Messi overtakes Klose as Argentina beat Austria 2-0
Lionel Messi scored twice, missed a penalty and moved to 18 World Cup goals as Argentina beat Austria 2-0 to secure a knockout stage berth.
A missed penalty can drain a stadium in seconds. Lionel Messi turned that silence into another World Cup record.
Against Austria, he first looked human. Then he looked like Messi again. By full time, Argentina had a 2-0 win, a knockout place, and football had a new World Cup scoring leader.
The stat line tells the story cleanly: Messi scored twice, missed 1 penalty, and moved to 18 World Cup goals. He went past Miroslav Klose, who had held the record with 16.
Austria made Argentina uncomfortable
Ralf Rangnick did not come to admire the world champions. Austria pressed hard from the first whistle and made Argentina work for every pass.
That high press meant Austria chased in packs. They blocked passing lanes, rushed Argentina’s midfield, and forced rushed decisions near the halfway line.
Argentina started in a 4-1-3-2 shape, with Messi and Lautaro Martinez up front. Lionel Scaloni clearly wanted control through the middle, not hopeful balls from deep.
But Austria’s midfield refused to sit back. They squeezed Argentina, broke up moves, and looked for quick counters whenever the ball turned over.
For Indian viewers used to seeing Messi glide through matches, this one had a different rhythm. Argentina had the ball, but not comfort. Austria had less control, but plenty of bite.
The penalty miss changed the mood
The ninth minute offered Argentina the perfect opening. Lautaro Martinez drove into the box after a sharp move around Austria’s area.
Two Austrian defenders brought him down from behind. After a VAR check, Argentina got the penalty.
Messi stepped up with the usual calm. Then came the shock. He missed the target completely, sending the ball wide.
It was not just a stray kick. It added to a strange World Cup pattern for Messi. He had missed penalties against Iceland in 2018 and Poland in 2022.
This was his third World Cup with a penalty miss. Excluding shootouts, no player has missed more World Cup penalties since 1966. Across his career, this was his 33rd missed penalty, and his 7th for Argentina.
That matters because Messi’s legend often looks smooth from a distance. Up close, it carries scars. The record books remember the goals, but players live through the misses too.
Messi found another route
Messi did not stay fixed in one position. He dropped into midfield, drifted away from markers, and pulled Austria out of shape.
Rangnick did not use a strict man-marker on him. In truth, Messi made that plan hard anyway. He kept moving into spaces where defenders had to choose.

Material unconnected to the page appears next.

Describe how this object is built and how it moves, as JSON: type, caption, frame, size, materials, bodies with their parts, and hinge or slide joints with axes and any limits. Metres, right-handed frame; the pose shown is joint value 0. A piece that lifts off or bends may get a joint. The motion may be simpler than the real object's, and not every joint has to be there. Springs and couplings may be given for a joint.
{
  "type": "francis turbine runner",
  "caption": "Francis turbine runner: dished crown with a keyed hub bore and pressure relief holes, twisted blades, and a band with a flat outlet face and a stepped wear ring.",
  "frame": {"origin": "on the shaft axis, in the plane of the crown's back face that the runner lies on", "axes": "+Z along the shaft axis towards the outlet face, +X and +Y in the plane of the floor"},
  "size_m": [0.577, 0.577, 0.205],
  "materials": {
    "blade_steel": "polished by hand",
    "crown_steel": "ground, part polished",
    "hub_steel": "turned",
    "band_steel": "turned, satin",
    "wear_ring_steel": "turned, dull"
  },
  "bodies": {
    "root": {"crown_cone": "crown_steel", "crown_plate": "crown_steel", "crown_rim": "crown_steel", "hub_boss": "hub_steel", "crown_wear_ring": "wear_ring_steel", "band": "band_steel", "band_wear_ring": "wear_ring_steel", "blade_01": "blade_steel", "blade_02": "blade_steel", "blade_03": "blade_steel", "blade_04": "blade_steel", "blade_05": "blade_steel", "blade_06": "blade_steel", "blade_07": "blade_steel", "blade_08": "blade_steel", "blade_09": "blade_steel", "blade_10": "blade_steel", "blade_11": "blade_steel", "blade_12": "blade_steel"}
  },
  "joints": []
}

If one followed him, a gap opened elsewhere. If nobody followed, Messi received the ball facing goal.
Near half time, Argentina finally found the cut. Facundo Medina sent a cross from the left into the Austrian box. Thiago Almada let it run through his legs.
That small decision mattered. It wrong-footed Austria’s defence and carried the ball into Messi’s path.

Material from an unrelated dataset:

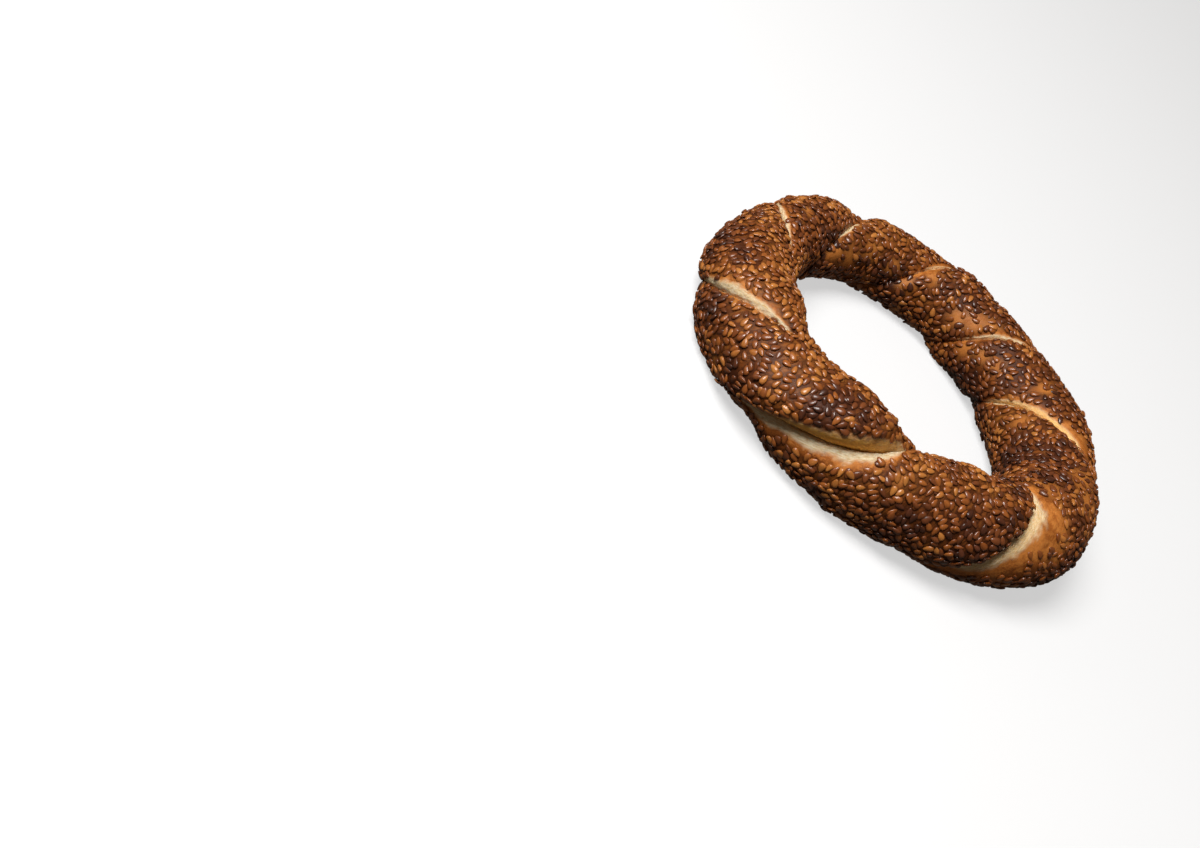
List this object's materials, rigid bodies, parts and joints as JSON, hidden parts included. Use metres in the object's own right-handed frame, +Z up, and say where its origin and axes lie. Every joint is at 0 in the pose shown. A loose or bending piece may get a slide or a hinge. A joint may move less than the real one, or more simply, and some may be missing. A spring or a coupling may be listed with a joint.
{
  "type": "simit",
  "caption": "Ring of bread twisted from dough strands and coated in sesame seeds, lying flat, with pale torn seams between the strands.",
  "frame": {"origin": "centre of the bounding box, on the surface that the ring lies on", "axes": "+Z up through the hole; the camera of the picture stands on the -Y side"},
  "size_m": [0.173, 0.1666, 0.0368],
  "materials": {
    "crust": "browned bread crust coated in toasted sesame seeds"
  },
  "bodies": {
    "root": {"simit": "crust"}
  },
  "joints": []
}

Messi arrived and finished with force. The penalty miss no longer defined his night. The goal did.
Two days before his 39th birthday, Messi had passed Klose’s World Cup record. He had already reached 16 goals with a hat-trick against Algeria. Against Austria, he moved first to 17, then later to 18.

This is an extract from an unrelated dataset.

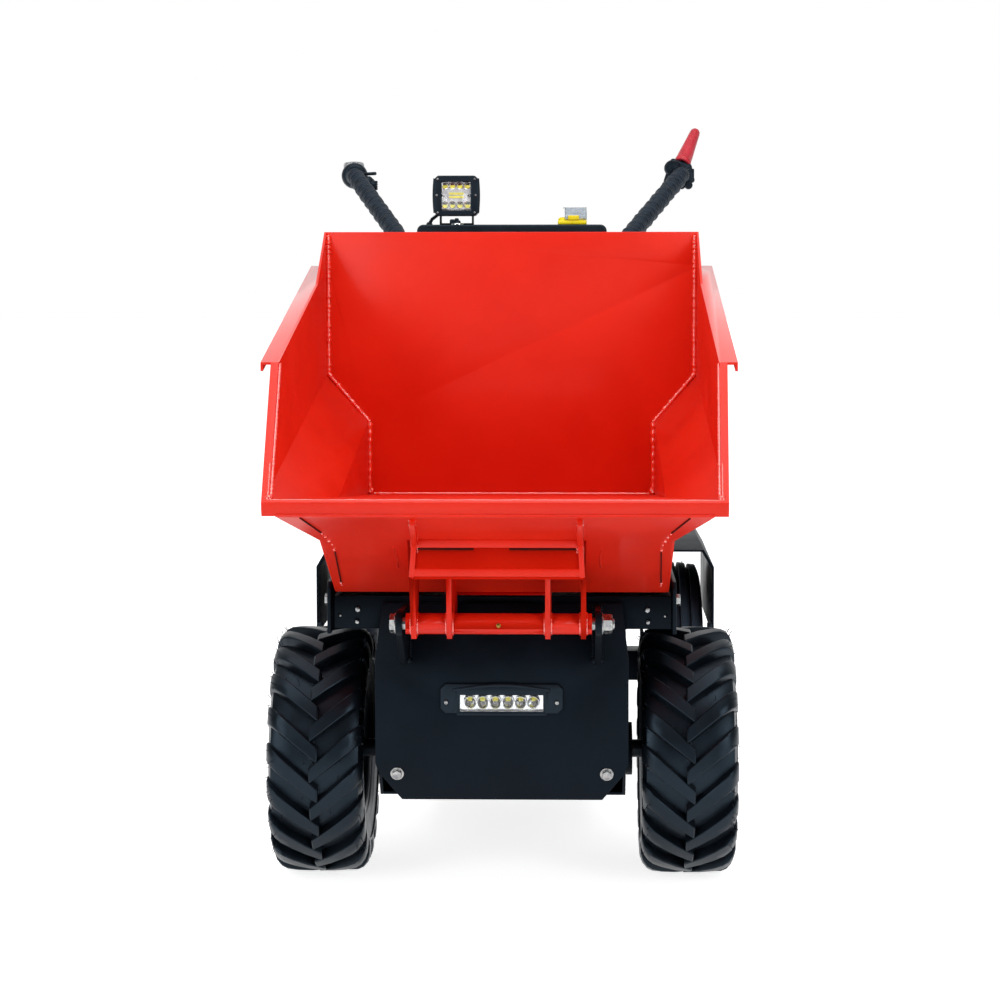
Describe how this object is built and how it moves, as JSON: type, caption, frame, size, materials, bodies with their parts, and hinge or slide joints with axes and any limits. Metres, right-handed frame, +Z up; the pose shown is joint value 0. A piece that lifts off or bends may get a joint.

Brazil’s Ronaldo, on 15, now sits behind both. That tells you the company Messi has crossed.
Austria kept swinging late
The match did not become a celebration march for Argentina. Austria stayed rough, direct, and ambitious.
Marcel Sabitzer and Paul Wanner both troubled Argentina’s defence. Austria pushed quickly whenever they won the ball, wasting little time in transition.
Argentina struggled to build dangerous moves from the wings. Their best openings came when Messi found pockets centrally or when Austria lost shape.
Emiliano Martinez had to stay alert, especially when Sabitzer struck a free-kick. Argentina’s lead never felt fully safe.
Scaloni turned to the bench as the match grew more physical. Nicolas Otamendi replaced the injured Cristian Romero. Julian Alvarez and Nico Gonzalez also came on to freshen the attack.
Austria made their own changes and threw more bodies forward. In the final minutes, they kept more of the ball and pinned Argentina back.
That risk opened the door. Argentina pressed high, won the moment, and broke on the counter. Messi finished again.
A record with real weight
Football loves neat headlines. Messi breaks record. Argentina reach knockouts. Another magical night.
But this match had more texture than that. Austria showed how even great teams can look trapped when pressed with courage and structure.
Argentina showed why champions survive ugly phases. They adjusted, defended through pressure, and waited for the one player who bends matches.
For Messi, the night captured his full story. A missed penalty exposed the nerves. Two goals reminded everyone why the ball still seems to obey him differently.
For fans, especially those watching from faraway homes in India, this is the gift of late-career Messi. Every match now feels borrowed.
Argentina move on, but the bigger question follows them. How much magic does Messi still have left in this World Cup? After Austria, nobody will feel wise enough to answer that too early.